No one’s about to claim that the Holocaust was a good idea. Or that gang rapes are advisable. Or even that bar fights are predicated on anything but group idiocy. Trampling people in evacuations and running them over in Wal-Mart sprees just isn’t cool, no matter what. Yet this stuff happens more often than it should.
I started thinking about this the other day when I read that Jerry Sandusky had finally been convicted on roughly eight million counts of child abuse and related crimes. If necessary, his adopted son was even willing to take the stand.
My initial thoughts are probably not suitable for publication, but after I calmed down a bit, I realized that what disturbed me most – and I think a large percentage of Americans will agree with me when I say this – is not that it happened in the first place, but that so many people found “reasons” to ignore what was going on.
And isn’t that always what disturbs us most? Sure, we’re upset when a woman gets raped, but we’re really upset when we find out twenty people stood by and did nothing about it. What is it about being in a group that makes some people say, “At this moment, this seems fine”?
We most commonly associate mob mentality, or herd mentality as it is sometimes called, with violence and assault. But for some reason I really didn’t think that could be the whole story; after all, behaviors that pervade entire species are rarely maladaptive.

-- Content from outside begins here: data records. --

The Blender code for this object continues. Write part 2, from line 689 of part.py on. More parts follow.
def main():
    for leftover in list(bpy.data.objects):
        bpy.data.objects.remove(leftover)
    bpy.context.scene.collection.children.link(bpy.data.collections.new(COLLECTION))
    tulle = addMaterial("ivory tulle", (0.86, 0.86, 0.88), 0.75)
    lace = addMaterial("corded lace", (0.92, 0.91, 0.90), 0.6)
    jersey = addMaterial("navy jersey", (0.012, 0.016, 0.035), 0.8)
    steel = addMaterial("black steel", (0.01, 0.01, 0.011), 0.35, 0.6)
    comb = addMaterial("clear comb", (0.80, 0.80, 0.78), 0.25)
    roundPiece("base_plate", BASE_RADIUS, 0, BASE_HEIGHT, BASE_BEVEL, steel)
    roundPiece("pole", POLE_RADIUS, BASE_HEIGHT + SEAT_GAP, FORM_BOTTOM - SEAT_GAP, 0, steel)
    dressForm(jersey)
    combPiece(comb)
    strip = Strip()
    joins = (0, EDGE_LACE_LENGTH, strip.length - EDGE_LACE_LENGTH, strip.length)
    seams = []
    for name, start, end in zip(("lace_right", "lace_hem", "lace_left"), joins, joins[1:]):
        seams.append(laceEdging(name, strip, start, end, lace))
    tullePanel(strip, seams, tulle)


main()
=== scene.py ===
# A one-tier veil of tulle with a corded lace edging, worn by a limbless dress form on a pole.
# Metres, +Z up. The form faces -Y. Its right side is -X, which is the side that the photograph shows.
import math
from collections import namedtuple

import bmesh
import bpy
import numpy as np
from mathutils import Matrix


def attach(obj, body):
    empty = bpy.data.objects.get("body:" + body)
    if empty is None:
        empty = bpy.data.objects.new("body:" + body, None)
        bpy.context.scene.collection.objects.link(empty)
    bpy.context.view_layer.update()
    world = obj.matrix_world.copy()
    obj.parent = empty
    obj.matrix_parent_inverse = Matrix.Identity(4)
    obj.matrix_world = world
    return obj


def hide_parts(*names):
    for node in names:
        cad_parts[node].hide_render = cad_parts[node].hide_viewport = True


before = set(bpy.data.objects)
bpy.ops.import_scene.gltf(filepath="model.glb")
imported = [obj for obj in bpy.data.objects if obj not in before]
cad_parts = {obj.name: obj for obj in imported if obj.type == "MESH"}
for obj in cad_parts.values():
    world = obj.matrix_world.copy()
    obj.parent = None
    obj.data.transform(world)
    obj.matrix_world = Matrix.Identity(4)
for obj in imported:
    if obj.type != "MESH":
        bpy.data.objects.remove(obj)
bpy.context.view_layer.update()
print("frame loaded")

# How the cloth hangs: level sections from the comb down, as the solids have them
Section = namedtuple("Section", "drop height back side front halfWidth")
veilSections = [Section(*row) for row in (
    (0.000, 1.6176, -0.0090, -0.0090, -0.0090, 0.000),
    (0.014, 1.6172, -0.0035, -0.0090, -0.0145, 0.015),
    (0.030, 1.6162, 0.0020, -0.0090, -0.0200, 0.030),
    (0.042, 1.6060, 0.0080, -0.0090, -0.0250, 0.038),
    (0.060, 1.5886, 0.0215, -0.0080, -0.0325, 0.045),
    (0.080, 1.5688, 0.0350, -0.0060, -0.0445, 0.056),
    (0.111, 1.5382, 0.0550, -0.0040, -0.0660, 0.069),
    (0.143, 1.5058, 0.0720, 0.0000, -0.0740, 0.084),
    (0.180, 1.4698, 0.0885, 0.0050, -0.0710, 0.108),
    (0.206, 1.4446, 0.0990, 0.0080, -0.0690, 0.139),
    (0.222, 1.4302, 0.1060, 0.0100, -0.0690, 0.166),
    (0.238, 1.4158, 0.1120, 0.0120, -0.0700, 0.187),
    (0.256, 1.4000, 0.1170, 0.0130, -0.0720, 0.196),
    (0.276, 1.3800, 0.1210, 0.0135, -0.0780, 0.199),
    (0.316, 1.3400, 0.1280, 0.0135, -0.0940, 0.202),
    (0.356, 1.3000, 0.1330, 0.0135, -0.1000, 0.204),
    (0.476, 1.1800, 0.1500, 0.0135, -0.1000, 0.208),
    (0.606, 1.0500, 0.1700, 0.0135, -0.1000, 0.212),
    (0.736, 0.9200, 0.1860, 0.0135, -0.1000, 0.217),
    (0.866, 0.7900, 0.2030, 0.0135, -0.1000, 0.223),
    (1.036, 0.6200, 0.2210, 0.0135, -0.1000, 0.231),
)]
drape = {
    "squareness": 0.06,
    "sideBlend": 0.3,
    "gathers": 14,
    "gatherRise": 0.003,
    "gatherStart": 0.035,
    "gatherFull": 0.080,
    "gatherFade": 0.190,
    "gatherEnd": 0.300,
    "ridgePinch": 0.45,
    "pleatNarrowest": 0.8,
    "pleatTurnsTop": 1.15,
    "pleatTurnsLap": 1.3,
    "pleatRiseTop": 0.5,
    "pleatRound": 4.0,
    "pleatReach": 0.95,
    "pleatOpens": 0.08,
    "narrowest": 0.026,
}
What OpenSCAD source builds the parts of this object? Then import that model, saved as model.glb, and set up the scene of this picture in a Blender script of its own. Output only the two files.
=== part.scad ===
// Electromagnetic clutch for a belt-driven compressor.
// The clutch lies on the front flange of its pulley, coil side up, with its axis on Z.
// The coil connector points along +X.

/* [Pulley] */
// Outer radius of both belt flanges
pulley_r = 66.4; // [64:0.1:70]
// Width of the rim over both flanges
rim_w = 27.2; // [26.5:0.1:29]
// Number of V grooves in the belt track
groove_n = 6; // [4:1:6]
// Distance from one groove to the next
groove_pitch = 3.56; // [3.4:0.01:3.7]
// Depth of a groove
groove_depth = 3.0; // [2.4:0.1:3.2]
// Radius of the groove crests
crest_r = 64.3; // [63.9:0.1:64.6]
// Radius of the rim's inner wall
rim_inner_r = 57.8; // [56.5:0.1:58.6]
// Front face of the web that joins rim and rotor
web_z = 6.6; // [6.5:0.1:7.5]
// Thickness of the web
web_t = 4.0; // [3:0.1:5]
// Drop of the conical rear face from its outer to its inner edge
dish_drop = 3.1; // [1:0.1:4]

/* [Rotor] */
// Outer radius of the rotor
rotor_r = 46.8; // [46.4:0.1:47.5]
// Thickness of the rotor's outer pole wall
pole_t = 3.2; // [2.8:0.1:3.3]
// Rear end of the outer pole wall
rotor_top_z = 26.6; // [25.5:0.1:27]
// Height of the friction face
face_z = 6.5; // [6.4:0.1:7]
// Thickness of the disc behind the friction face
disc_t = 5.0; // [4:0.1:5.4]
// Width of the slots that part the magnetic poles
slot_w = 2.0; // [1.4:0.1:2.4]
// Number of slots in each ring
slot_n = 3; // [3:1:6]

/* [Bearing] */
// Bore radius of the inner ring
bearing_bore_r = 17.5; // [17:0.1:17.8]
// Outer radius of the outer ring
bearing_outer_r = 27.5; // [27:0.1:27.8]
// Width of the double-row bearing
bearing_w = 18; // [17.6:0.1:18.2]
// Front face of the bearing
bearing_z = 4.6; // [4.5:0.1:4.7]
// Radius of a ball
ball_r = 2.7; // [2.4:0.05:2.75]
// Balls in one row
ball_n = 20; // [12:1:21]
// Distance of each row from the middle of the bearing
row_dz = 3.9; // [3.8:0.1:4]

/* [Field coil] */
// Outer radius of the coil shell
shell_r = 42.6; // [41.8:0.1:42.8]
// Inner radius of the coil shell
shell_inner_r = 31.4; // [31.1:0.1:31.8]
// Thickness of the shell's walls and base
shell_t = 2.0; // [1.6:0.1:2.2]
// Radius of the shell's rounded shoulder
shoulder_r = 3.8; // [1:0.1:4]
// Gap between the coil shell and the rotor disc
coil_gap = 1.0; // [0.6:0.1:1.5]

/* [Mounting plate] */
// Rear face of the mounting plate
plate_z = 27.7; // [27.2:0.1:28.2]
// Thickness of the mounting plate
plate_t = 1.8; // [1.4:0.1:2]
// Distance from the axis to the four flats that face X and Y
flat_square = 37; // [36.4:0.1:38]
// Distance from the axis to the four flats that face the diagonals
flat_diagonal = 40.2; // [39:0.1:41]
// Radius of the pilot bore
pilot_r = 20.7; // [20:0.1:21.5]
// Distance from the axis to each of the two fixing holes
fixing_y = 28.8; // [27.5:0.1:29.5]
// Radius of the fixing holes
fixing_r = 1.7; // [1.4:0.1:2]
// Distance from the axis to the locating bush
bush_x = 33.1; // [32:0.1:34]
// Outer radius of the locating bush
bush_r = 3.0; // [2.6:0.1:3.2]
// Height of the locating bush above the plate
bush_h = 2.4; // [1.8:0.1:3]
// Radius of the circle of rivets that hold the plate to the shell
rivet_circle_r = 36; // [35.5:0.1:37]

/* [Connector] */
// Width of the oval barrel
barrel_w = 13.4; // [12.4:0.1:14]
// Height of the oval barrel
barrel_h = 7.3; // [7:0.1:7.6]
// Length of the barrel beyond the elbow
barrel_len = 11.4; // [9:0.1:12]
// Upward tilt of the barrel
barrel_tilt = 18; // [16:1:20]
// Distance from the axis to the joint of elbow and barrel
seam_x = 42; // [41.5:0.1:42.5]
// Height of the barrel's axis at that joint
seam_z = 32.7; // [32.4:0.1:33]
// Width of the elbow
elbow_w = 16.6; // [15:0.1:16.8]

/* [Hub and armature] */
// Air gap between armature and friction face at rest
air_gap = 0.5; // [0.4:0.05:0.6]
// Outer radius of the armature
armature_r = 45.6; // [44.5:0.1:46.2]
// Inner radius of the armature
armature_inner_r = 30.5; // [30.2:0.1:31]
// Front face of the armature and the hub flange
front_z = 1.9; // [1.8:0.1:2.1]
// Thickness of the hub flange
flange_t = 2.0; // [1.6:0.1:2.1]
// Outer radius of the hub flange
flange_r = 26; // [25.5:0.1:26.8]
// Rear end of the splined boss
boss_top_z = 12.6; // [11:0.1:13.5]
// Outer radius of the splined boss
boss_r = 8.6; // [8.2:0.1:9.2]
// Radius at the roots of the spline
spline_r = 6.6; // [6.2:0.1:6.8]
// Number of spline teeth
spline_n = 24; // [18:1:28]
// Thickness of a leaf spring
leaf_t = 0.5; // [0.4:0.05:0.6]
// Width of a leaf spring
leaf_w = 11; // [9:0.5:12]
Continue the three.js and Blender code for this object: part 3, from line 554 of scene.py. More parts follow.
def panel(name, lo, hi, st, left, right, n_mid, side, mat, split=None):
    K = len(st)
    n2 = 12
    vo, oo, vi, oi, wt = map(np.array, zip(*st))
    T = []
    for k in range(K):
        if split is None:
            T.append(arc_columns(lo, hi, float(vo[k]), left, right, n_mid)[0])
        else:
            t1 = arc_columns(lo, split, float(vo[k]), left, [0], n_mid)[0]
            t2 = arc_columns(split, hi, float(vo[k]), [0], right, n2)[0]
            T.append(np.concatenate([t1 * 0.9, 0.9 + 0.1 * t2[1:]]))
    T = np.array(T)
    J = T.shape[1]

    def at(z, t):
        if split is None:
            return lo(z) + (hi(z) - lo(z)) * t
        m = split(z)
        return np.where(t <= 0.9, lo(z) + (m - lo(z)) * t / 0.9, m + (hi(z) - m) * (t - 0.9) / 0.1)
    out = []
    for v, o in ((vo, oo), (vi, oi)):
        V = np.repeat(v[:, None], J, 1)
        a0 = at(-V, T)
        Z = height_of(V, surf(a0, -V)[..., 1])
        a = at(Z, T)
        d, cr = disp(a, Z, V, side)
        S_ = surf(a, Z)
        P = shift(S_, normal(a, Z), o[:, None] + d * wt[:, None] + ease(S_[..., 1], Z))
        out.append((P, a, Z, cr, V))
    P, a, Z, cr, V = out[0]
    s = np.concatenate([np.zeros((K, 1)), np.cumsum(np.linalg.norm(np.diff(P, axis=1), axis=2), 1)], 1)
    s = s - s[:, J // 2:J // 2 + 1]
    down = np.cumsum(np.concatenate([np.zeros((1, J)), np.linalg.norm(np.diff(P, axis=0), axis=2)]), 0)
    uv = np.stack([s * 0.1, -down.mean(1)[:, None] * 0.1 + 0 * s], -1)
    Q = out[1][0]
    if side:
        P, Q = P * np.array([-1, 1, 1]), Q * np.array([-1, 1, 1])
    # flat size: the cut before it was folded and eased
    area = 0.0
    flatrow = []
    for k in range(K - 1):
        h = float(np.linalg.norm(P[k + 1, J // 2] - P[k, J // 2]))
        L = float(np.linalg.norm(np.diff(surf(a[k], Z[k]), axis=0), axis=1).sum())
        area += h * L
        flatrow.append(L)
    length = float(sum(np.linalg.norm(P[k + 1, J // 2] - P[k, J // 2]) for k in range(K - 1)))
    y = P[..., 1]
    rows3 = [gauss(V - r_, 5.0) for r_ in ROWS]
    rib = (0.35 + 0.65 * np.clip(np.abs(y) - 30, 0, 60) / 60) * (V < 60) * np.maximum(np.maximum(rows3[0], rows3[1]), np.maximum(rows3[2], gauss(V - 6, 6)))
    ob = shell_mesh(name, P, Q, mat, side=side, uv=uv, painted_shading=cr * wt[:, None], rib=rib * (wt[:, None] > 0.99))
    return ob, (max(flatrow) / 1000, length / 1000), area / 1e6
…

So I did some research, and found that herd mentality is hardwired into all of us. One study, conducted by Professor Jens Krause at the University of Leeds, found that it only takes 5 percent of a crowd to influence the other 95 percent in a specific direction. More specifically, researchers asked 200 people to mill around in a hall, then gave 10 of them directions on where to walk. The rest eventually fell into line.
In a crisis situation, this makes sense: we want to follow the guys and gals who seem to know what’s up. Herd behavior can aid in bonding, and it can clarify social expectations, so it has a pretty clear adaptive function. But it can also lead us astray, especially when emotion is running high. Then people who normally wouldn’t condone bad behavior find themselves engaging in it, even though later the predominant emotions are shame or confusion.
Strictly speaking, the Sandusky affair may not fit the definition of mob mentality because the travesties happened in drips and trickles rather than all at once. Nevertheless, the defining characteristic of the term is a loss of individualism and a sense that “everyone is doing it.” When it came to the leaders involved in the case – football coach Joe Paterno and university President Graham Spanier, both ousted, as well as Vice President Gary Schultz and Athletic Director Tim Curley, both awaiting trial – these characteristics definitely apply.
The lesson here? Some people are definitely more amoral and bigger jerks than others … but we all need to be careful.